VR has often been boosted as an "empathy" machine, especially in a much-watched TED talk from VR evangelist Chris Milk (viewable below), enabling users to feel what it's like to walk in another person's shoes. But longtime game academic William Huber (formerly professor at the renowned USC Interactive Media & Games school, now head of game studies at Abertay University), sees a serious problem with that. As he explained in a recent conversation:
"My take on this uncritical embrace of empathy may have something to do with its quasi-psychological aspect: it is an ability which some lack and others experience so strongly, it is detrimental to them. There are many empathetic people who lack any compassion (e.g., Ted Bundy), kind people who lack empathy, and ethical people who lack either empathy or (affective) compassion. At its worst, the focus on empathy might be a way of avoiding the real hard work of ethics. An unempathetic person who treats others with fairness and decency is more heroic than an empathetic person who does so."
Or putting it more succinctly: "[E]thics is work, and empathy machines imply that the audience needs to simply experience to receive the effect."
This all sounds fairly right to me.
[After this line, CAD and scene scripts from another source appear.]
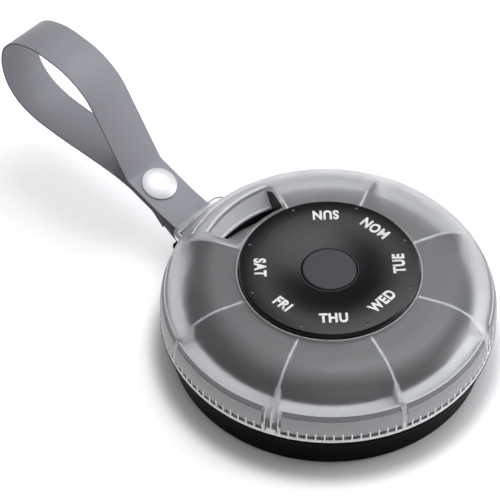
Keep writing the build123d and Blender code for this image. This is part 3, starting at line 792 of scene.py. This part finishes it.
def layer_point(along, layer):
    """Point on a layer at the rivet: along the strap, and up from the middle layer."""
    run = Vector((math.cos(strap_slope), math.sin(strap_slope)))
    return strap_rivet + along * run + layer * strap_layer * run.orthogonal()


def wrap_corner(point, side):
    """Corner behind the pin, between the run from this point and an upright run."""
    touch = math.atan2(point.y, point.x) + side * math.acos(strap_wrap / point.length)
    middle = (touch + side * math.pi) / 2
    reach = strap_wrap / math.cos(side * math.pi - middle)
    return Vector((reach * math.cos(middle), reach * math.sin(middle)))


pin_corners = [wrap_corner(under_run, -1), wrap_corner(layer_point(-cap_reach, 1), 1)]
rivet_corners = [
    layer_point(back_reach, 0),
    layer_point(-back_reach, 0),
    layer_point(-cap_reach, 1),
    layer_point(cap_reach, 1),
    layer_point(back_reach, -1),
    layer_point(-back_reach, -1),
]
loop_points = (
    (37.2, 31.8),
    (45.4, 36.2),
    (57.9, 37.2),
    (66.2, 34.4),
    (71.0, 29.2),
    (72.0, 22.2),
    (70.4, 15.8),
    (66.0, 11.4),
    (59.4, 9.2),
    (49.4, 8.6),
    (37.4, 8.7),
    (27.4, 8.5),
)
strap_route = [
    Vector((28.0, 10.2)) * mm,
    *rivet_corners[:2],
    under_run,
    *pin_corners,
    *rivet_corners[2:4],
    *(Vector(point) * mm for point in loop_points),
    *rivet_corners[4:],
    Vector((8.9, 0.7)) * mm,
]


def straight_run(mesh, end, shift):
    """Draw the strip's end straight on, and return its new end."""
    return bmesh.ops.spin(
        mesh,
        geom=end,
        cent=(0, 0, 0),
        axis=(1, 0, 0),
        dvec=(0, *shift),
        angle=0,
        steps=1,
    )["geom_last"]


def strap_strip(route):
    """Draw the strap's rounded section along its runs, and turn it round each bend."""
    mesh = bmesh.new()
    bmesh.ops.create_grid(mesh, x_segments=1, y_segments=1, size=0.5)
    bmesh.ops.scale(mesh, verts=mesh.verts, vec=(strap_width, strap_thickness, 1))
    bmesh.ops.bevel(
        mesh,
        geom=mesh.verts,
        offset=strap_edge,
        affect="VERTICES",
        segments=3,
        profile=0.5,
        material=-1,
    )
    first = route[1] - route[0]
    stand = Matrix.Rotation(math.atan2(first.y, first.x) - math.pi / 2, 4, "X")
    start = Matrix.Translation(pin_middle + Vector((0, *route[0])))
    bmesh.ops.transform(mesh, matrix=start @ stand, verts=mesh.verts)
    end = mesh.verts[:] + mesh.edges[:] + mesh.faces[:]
    here = route[0]
    for before, corner, after in zip(route, route[1:], route[2:]):
        run_in = corner - before
        run_out = after - corner
        turn = math.atan2(run_in.cross(run_out), run_in.dot(run_out))
        ease = strap_ease
        if corner not in rivet_corners:
            ease = bend_share * min(run_in.length, run_out.length)
        bend = ease / math.tan(abs(turn) / 2)
        if corner in pin_corners:
            bend = pin_share * strap_wrap
        reach = bend * math.tan(abs(turn) / 2)
        bend_start = corner - reach * run_in.normalized()
        end = straight_run(mesh, end, bend_start - here)
        side = math.copysign(1, turn)
        middle = bend_start + side * bend * run_in.normalized().orthogonal()
        end = bmesh.ops.spin(
            mesh,
            geom=end,
            cent=pin_middle + Vector((0, *middle)),
            axis=(1, 0, 0),
            angle=turn,
            steps=max(bend_least, math.ceil(abs(turn) / bend_step)),
        )["geom_last"]
        here = corner + reach * run_out.normalized()
    straight_run(mesh, end, route[-1] - here)
    bmesh.ops.recalc_face_normals(mesh, faces=mesh.faces)
    for face in mesh.faces:
        face.smooth = True
    return mesh


strap_coating = moulded("strap_grey_coating", (0.295, 0.3, 0.325), 0.48, 0.01 * mm, 0.05)
tree = strap_coating.node_tree
axes = tree.nodes.new("ShaderNodeSeparateXYZ")
tree.links.new(tree.nodes.new("ShaderNodeTexCoord").outputs["Object"], axes.inputs[0])
across = reckon(tree, "ABSOLUTE", axes.outputs["X"])
second_tone(strap_coating, slope(tree, across, cut_start, cut_end), cut_colour)
strap_band = new_piece("strap_band", strap_strip(strap_route))
strap_band.data.set_sharp_from_angle(angle=strap_sharp)
strap_band.data.materials.append(strap_coating)
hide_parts("strap")
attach(strap_band, "strap")

# Rivet: a polished cap over the strap's three layers, with a flat cap pressed on from below.
# Both are nickel-plated steel.
polished = metal("polished_nickel", (0.97, 0.97, 0.98), 0.55, 0.002 * mm)
dress("rivet_cap", polished)
dress("rivet_back", polished)

bpy.context.view_layer.update()
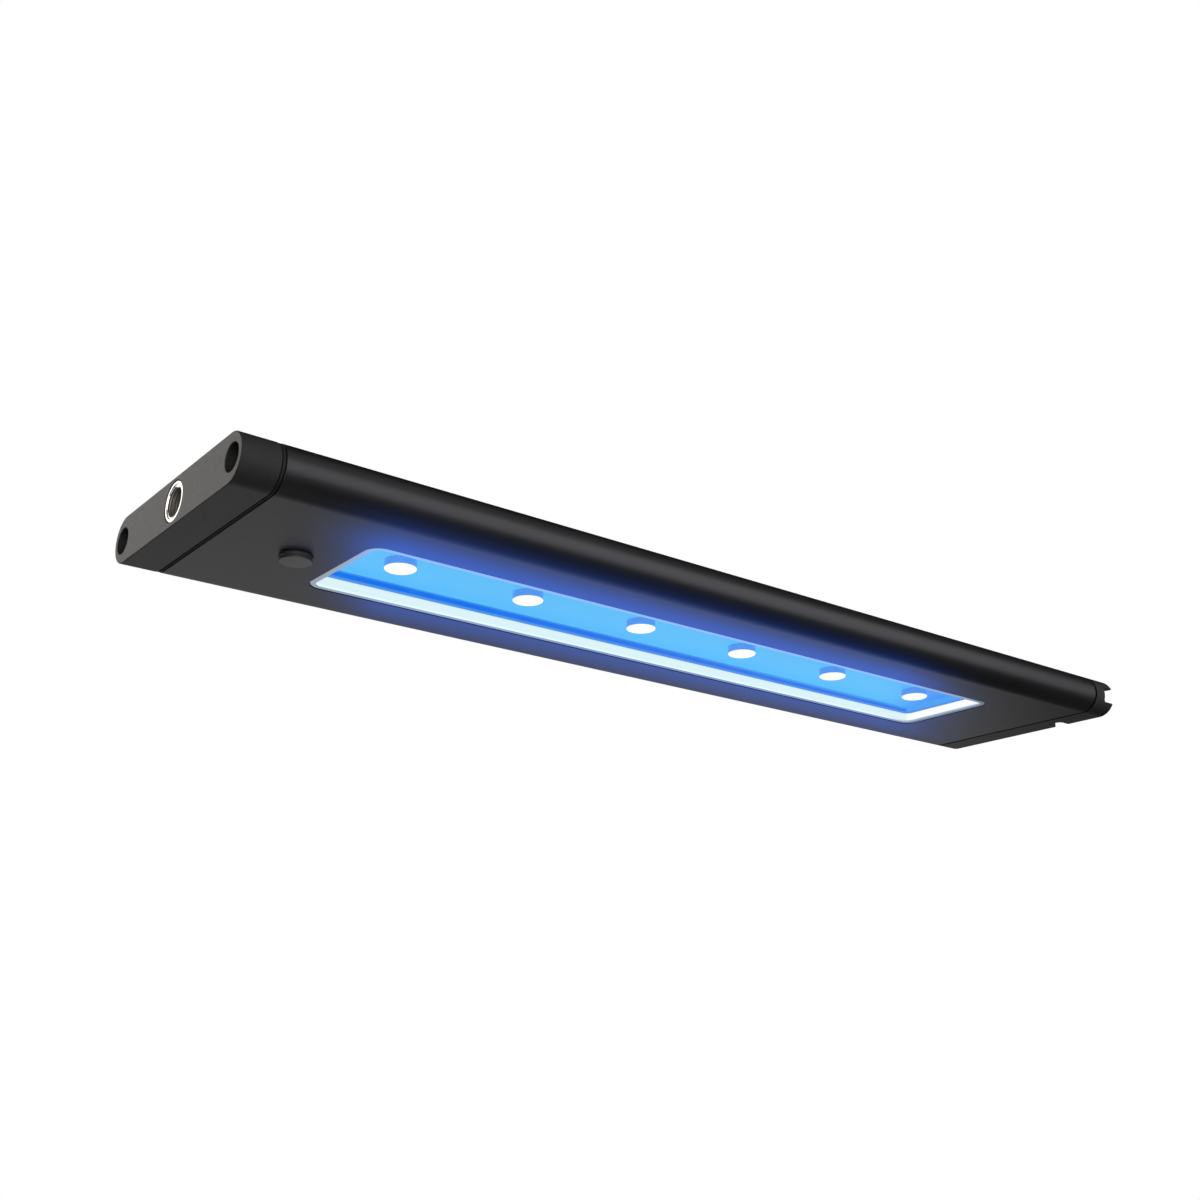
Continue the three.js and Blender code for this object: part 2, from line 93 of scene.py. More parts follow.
WINDOW_CORNER = 3.8 * MM
LEAST_CORNER = 0.6 * MM  # of the window's inner outlines
WINDOW_GAP = 0.2 * MM
WINDOW_FLARE = 0.15 * MM
BEZEL_WIDTH = 1.45 * MM
BEZEL_EDGE = 0.12 * MM
PANE_EDGE = 0.1 * MM
WELL_MARGIN = 0.05 * MM
WELL_STEP_Z = -2.75 * MM
WELL_STEP = 0.4 * MM
WELL_FLANGE = {"above_rim": 1.5 * MM, "thickness": 0.75 * MM}

LENS_EDGE = 0.5 * MM
LENS_POCKET = {"radius": 2.7 * MM, "depth": 1.0 * MM}

BUTTON_RADIUS = 3.85 * MM
BUTTON_EDGE = 0.26 * MM
BUTTON_HOLE_RADIUS = 4.15 * MM
BUTTON_LIP = {"radius": 4.0 * MM, "ease": 0.04 * MM, "depth": 0.3 * MM}
BUTTON_FLANGE = {"radius": 5.2 * MM, "height": 0.6 * MM, "gap": 0.15 * MM}
BUTTON_STEM_RADIUS = 1.5 * MM
SEAL_GROOVE = {"depth": 0.55 * MM, "play": 0.05 * MM}
GRIP_GROOVE = {"low": -6.55 * MM, "high": -6.25 * MM, "depth": 0.2 * MM}

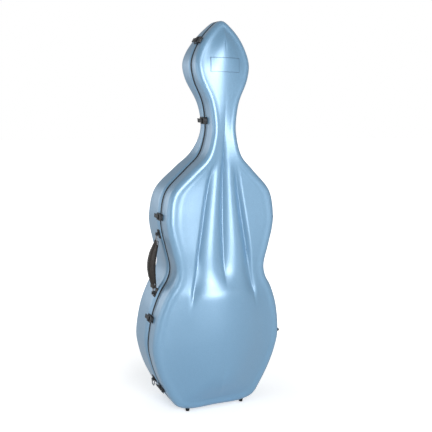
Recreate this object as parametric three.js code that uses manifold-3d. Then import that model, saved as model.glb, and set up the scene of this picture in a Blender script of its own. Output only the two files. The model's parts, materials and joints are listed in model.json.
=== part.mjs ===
// Full-size cello hard case: a moulded back shell, a hinged lid shell and their fittings.
// Millimetres. The case stands on its feet at z = 0, the lid faces -Y and the latches are at -X.
import * as THREE from 'three';
import { mergeVertices } from 'three/addons/utils/BufferGeometryUtils.js';
import Module from 'manifold-3d';

const wasm = await Module();
wasm.setup();

// Outline of the case seen from the front
const caseHeight = 1340;
const baseHeight = 10;
const lowerBoutWidth = 482;
const lowerBoutHeight = 0.1925 * caseHeight;
const waistWidth = 329;
const waistHeight = 0.3843 * caseHeight;
const upperBoutWidth = 399;
const upperBoutHeight = 0.5164 * caseHeight;
const neckWidth = 87;
const neckHeight = 0.7448 * caseHeight;
const headWidth = 196;
const headHeight = 0.8978 * caseHeight;

// Depths from the seam plane between the two shells
const lidDepth = 126;
const backDepth = 162;
const lidCornerRadius = 24;
const backCornerRadius = 36;
const channelWidth = 26;
const channelDepth = 3;
const fluteDepth = 21;
const neckFluteSpread = 37;
const bridgeFluteSpread = 106;
const fluteTopHeight = 0.6754 * caseHeight;
const fluteEndHeight = 0.3582 * caseHeight;
const fluteRunOut = 60;
const fluteBankWidth = 20;

// Walls and clearances
const wall = 3;
const liningThickness = 6;
const gap = 0.3;
const overrun = 3;

// Rims and seal along the seam
const rimHeight = 4.6;
const rimWidth = 7;
const rimProud = 0.8;
const sealHeight = 1.2;
const sealInset = 0.4;

// Feet
const footRadius = 8;
const footSpacing = 210;
const lidFootDepth = 35;
const backFootDepth = 82;
const sideFootRadius = 7;
const sideFootHeight = 11;
const lidSideFootDepth = 38;
const upperSideFootHeight = 0.5075 * caseHeight;
const lowerSideFootHeight = 0.1918 * caseHeight;

// Hinges
const hingeOffset = 7;
const hingeLength = 46;
const knuckleRadius = 4.5;
const hingePinRadius = 2;
const hingePinHead = 2;
const leafThickness = 2.4;
const leafReach = 24;
const backKnuckleLength = 18;
const hingeWeb = 3;

// Draw latches, along the left seam from the head down
const latchShares = [0.9493, 0.7575, 0.5179, 0.2552, 0.0642];
const latchHeights = latchShares.map((share) => share * caseHeight);
const latchWidth = 22;
const leverWidth = 14;
const leverTop = 11;
const leverThickness = 2.6;
const latchTailReach = 39;
const latchBaseReach = 32;
const keeperReach = 21;
const latchPinRadius = 1.5;
const latchPinHeight = 6.5;
const latchPinDepth = 8;
const clawPivotHeight = 8;
const clawPivotDepth = 16;
const clawPegLength = 2.2;
const latchBaseThickness = 2.2;
const hubRadius = 3.6;
const clawThickness = 2.8;
const clawArmWidth = 2;
const clawArmClearance = 5.4;
const keeperTop = 7.4;
const keeperSideGap = 1.2;
const lockRadius = 4.3;
const lockHeight = 4.8;
const keySlot = 1.2;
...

I'd add another pressing problem: Unless and until VR becomes truly mass market, content created for empathy purposes will tend to be highly self-selective and self-affirming.
For instance, it's one thing to create a VR experience about what it's like to be homeless in real life, but the only people likely to experience it are those who already empathize with homelessness as a real life problem. Does anyone really think even a VR enthusiast who has no evident empathy for the poor in real life -- like for example, I don't know, Palmer Luckey -- put the time and effort into having an experience which is intended to challenge their world view? More likely they'll just keep playing and doing otherwise in, say, Grand Theft Auto: VR.
Pictured: Dr. Huber with early VR device.
Mass market means your mother and your uncle will be using it frequently - Now try to picture that - We are way far from all this hype becoming reality
Posted by: Carlos Loff | Friday, February 10, 2017 at 02:31 AM
Yeah, exactly. Movies have also been described as "empathy machines" or in similar terms... but *everyone* watches movies. Makes it a lot easier to sneak in (if you want to call it that) moments of empathy/understanding of other people from different backgrounds.
Posted by: Wagner J Au | Friday, February 10, 2017 at 10:39 AM
Viewmasters rocked as an early VR rig. My Luray Caverns and Blue-Ridge Parkway sets changed my 8-year-old life. If only I'd stopped there.
"Joie Chitwood's Tournament of Thrills," however, turned me into a psychopathic driver. So much for empathy from Viewmaster VR!
Posted by: Iggy 1.0 | Friday, February 10, 2017 at 07:27 PM
!...highly self-selective and self-affirming" together with Evangelist. Yep sounds like a cult. Is that why they are trying to keep Luckey Boy in a cupboard?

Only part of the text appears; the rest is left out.